● **Short problem**:
How many lines in the entries below contain "object"? Answer with the number only.

==========

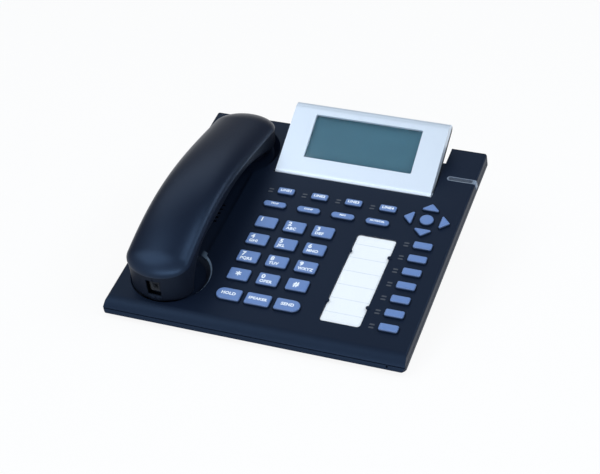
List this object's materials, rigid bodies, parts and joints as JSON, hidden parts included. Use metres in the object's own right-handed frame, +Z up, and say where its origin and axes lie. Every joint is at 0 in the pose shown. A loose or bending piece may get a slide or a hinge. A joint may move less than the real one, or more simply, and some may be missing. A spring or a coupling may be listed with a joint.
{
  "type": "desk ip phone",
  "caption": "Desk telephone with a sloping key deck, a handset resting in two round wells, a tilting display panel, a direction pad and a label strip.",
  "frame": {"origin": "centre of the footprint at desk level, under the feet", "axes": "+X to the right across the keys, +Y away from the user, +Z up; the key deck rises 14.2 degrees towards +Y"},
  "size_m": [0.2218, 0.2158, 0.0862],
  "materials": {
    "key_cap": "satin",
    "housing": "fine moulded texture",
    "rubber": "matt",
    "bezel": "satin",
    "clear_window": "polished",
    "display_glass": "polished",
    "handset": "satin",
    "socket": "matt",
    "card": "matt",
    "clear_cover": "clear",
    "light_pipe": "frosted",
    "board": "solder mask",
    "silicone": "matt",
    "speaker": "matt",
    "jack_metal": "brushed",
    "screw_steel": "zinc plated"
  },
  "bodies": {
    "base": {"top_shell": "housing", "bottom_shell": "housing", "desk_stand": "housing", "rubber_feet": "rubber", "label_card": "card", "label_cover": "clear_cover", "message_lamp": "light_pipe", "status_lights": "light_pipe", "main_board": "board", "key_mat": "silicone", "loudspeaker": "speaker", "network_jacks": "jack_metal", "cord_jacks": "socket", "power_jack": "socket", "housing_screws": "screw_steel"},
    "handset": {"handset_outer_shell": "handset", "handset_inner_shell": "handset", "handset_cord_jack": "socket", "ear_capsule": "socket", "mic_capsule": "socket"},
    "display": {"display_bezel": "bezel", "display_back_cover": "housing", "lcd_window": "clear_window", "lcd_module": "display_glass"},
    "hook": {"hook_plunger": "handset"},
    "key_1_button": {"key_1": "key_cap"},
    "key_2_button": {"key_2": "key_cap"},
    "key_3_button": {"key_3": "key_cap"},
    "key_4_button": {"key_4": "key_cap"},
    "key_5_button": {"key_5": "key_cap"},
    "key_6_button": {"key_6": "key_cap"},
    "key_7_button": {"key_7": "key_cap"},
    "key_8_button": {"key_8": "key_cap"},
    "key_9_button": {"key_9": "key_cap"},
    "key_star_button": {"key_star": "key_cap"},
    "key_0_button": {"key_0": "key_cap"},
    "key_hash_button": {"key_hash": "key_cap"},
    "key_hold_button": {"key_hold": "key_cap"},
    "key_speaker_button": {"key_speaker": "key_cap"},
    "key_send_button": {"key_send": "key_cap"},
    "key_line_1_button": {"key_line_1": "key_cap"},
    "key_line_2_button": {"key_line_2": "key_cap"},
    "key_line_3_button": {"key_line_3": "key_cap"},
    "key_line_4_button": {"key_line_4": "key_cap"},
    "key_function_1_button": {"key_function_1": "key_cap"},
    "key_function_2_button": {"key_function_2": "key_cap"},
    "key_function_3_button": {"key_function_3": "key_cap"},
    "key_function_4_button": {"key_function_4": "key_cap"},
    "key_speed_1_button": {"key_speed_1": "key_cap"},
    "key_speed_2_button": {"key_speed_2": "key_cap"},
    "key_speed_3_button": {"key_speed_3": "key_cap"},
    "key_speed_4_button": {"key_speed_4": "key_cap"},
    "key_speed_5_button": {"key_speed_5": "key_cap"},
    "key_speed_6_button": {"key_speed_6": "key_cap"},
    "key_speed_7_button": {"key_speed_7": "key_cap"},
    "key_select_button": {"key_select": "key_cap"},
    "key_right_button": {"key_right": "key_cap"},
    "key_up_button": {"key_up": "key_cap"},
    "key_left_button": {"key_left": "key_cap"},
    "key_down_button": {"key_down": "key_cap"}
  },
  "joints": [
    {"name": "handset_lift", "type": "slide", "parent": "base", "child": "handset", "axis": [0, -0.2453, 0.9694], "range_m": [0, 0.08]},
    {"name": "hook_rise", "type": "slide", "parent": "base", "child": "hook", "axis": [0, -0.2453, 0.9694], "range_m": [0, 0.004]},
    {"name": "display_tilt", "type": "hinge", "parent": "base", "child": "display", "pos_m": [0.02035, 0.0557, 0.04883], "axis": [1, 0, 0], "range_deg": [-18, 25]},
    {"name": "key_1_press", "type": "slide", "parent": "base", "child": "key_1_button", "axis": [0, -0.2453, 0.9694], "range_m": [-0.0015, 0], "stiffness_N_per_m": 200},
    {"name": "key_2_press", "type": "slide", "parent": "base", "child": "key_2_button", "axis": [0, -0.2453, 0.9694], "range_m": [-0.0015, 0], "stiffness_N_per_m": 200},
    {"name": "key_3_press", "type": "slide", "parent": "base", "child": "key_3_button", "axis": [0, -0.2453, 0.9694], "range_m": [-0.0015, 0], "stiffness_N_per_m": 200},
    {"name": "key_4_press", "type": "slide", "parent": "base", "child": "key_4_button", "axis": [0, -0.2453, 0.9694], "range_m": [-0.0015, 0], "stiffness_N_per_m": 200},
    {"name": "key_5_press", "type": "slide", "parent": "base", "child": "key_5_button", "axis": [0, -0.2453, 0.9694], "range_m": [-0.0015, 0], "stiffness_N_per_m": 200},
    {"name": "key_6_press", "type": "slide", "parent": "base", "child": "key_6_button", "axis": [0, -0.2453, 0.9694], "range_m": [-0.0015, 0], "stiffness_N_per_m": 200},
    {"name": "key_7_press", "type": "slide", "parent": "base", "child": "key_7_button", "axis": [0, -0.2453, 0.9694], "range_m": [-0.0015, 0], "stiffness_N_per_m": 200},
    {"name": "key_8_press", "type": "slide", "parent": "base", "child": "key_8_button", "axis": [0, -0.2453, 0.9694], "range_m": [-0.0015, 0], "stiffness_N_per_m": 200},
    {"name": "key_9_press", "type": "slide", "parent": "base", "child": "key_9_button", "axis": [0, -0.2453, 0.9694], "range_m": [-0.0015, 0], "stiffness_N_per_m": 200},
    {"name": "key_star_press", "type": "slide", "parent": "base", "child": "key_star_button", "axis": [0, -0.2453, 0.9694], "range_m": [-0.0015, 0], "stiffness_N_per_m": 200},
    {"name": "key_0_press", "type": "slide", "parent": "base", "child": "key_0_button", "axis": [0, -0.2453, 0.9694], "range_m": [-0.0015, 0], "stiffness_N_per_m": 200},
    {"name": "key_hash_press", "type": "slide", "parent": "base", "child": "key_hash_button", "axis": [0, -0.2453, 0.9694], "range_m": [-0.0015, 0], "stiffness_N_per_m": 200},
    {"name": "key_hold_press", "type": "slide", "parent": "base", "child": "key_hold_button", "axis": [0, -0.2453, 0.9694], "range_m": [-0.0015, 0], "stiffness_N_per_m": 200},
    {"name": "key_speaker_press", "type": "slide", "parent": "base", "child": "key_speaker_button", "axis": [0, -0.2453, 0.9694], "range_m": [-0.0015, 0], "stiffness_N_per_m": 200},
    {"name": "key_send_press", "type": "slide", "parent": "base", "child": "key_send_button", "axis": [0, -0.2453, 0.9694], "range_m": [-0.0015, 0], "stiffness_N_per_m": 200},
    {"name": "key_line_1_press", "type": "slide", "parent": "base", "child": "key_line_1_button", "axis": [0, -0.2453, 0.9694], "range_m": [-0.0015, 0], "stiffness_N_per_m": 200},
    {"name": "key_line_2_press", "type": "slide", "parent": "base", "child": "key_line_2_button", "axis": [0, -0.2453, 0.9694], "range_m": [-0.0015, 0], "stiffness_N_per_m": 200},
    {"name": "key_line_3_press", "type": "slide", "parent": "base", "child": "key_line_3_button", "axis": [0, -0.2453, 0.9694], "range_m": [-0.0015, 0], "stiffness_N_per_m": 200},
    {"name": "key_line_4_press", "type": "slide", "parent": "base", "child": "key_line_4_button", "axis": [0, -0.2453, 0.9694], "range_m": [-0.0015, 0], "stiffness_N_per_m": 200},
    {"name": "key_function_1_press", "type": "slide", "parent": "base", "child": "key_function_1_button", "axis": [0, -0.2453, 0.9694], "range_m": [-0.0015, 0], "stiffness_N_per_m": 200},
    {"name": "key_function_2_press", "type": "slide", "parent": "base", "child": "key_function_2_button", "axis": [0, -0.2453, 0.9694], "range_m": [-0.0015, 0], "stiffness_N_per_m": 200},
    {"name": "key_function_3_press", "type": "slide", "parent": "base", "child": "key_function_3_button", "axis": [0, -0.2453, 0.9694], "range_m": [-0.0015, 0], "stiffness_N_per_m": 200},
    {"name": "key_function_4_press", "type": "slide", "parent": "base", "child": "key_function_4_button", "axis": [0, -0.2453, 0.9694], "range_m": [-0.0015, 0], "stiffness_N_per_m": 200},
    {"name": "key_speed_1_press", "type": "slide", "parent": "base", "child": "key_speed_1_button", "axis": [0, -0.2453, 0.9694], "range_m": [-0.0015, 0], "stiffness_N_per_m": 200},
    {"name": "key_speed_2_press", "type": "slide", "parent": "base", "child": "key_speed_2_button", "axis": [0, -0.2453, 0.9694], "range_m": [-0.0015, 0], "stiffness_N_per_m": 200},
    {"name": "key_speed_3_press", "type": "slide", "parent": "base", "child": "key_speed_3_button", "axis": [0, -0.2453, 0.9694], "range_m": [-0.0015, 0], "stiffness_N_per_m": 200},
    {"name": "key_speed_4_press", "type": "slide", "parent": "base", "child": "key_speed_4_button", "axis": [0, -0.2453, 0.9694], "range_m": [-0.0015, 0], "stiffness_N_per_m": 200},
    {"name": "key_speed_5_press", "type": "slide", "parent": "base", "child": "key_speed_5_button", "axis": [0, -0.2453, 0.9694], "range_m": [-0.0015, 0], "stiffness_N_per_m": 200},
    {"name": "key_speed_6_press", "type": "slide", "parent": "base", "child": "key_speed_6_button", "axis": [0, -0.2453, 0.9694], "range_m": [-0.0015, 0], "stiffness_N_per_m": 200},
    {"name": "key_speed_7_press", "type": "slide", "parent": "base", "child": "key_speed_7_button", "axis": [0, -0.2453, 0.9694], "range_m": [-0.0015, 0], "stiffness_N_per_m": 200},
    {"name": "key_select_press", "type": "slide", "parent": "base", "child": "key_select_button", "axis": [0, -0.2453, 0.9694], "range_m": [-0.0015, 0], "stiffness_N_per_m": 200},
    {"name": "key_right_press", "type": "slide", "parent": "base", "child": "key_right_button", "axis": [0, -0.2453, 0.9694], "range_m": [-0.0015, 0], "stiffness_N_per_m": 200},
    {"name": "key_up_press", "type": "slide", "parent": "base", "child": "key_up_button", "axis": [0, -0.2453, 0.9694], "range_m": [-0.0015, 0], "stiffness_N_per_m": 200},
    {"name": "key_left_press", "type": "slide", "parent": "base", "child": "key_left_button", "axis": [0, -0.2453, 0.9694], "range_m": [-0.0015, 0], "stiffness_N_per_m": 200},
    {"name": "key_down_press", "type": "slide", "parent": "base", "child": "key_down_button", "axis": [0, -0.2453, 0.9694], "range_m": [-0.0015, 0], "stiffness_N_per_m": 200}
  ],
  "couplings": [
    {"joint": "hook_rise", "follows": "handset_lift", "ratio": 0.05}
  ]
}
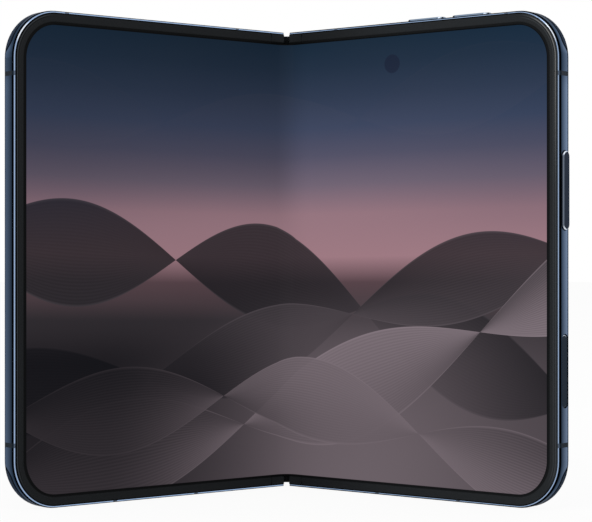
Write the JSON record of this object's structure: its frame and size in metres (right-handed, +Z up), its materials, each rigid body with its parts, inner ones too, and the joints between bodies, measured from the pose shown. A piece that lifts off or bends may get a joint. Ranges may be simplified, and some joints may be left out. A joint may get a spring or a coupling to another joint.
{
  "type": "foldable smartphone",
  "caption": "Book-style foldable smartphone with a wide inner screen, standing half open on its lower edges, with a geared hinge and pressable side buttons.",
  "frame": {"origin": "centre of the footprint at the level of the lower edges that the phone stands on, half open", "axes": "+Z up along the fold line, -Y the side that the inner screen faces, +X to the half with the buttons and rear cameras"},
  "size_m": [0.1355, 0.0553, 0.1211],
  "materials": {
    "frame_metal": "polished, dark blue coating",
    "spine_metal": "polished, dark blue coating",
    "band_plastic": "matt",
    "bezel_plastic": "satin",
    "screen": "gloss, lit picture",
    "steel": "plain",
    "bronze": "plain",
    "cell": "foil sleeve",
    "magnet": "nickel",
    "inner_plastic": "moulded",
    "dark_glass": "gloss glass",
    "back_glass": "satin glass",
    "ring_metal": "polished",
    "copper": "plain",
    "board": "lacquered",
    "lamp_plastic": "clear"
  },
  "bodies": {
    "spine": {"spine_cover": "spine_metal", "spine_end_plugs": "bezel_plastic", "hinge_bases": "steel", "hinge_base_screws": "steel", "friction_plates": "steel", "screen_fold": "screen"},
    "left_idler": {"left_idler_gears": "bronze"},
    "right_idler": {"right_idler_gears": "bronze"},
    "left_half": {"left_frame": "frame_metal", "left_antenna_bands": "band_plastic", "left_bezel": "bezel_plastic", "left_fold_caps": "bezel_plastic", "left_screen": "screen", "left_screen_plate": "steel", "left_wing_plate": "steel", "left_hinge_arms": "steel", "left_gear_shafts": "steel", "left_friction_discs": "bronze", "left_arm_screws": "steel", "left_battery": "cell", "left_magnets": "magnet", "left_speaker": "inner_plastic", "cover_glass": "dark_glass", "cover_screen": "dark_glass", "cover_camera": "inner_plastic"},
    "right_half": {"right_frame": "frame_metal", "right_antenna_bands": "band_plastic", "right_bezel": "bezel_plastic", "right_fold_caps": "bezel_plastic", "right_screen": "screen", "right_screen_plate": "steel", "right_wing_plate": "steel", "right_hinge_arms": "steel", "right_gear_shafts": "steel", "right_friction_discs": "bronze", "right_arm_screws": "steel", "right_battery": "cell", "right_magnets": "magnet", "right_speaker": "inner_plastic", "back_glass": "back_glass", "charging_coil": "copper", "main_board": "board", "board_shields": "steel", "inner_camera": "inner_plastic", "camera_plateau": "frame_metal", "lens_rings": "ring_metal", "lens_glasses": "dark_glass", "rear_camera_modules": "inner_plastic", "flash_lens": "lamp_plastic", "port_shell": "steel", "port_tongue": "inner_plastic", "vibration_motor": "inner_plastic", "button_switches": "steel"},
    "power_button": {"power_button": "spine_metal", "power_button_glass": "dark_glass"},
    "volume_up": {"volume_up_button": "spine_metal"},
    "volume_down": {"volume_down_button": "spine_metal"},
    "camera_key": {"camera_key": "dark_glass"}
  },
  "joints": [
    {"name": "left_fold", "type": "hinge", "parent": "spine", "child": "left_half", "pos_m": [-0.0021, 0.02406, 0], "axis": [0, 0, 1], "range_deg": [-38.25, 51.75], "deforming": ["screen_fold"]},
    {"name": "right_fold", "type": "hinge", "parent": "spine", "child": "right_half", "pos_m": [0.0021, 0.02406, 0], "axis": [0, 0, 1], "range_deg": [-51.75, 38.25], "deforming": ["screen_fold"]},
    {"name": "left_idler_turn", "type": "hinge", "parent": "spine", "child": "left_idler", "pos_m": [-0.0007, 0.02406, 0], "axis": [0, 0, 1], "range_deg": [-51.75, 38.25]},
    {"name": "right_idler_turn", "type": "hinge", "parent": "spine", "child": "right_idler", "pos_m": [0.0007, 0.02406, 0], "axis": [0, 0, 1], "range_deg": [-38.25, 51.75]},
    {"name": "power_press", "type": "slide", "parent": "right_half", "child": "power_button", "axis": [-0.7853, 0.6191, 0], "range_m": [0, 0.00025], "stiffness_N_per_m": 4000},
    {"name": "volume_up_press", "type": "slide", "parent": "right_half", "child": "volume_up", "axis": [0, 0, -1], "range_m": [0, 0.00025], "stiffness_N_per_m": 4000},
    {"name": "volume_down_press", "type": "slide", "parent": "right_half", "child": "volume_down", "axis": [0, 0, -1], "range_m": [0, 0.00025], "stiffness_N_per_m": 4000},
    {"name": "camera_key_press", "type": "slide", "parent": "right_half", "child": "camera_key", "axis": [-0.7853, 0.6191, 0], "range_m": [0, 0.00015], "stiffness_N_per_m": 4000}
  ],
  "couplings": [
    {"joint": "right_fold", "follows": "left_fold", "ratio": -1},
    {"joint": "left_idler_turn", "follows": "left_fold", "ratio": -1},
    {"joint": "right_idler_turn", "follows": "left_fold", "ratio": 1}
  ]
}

==========

● **Task output**:
2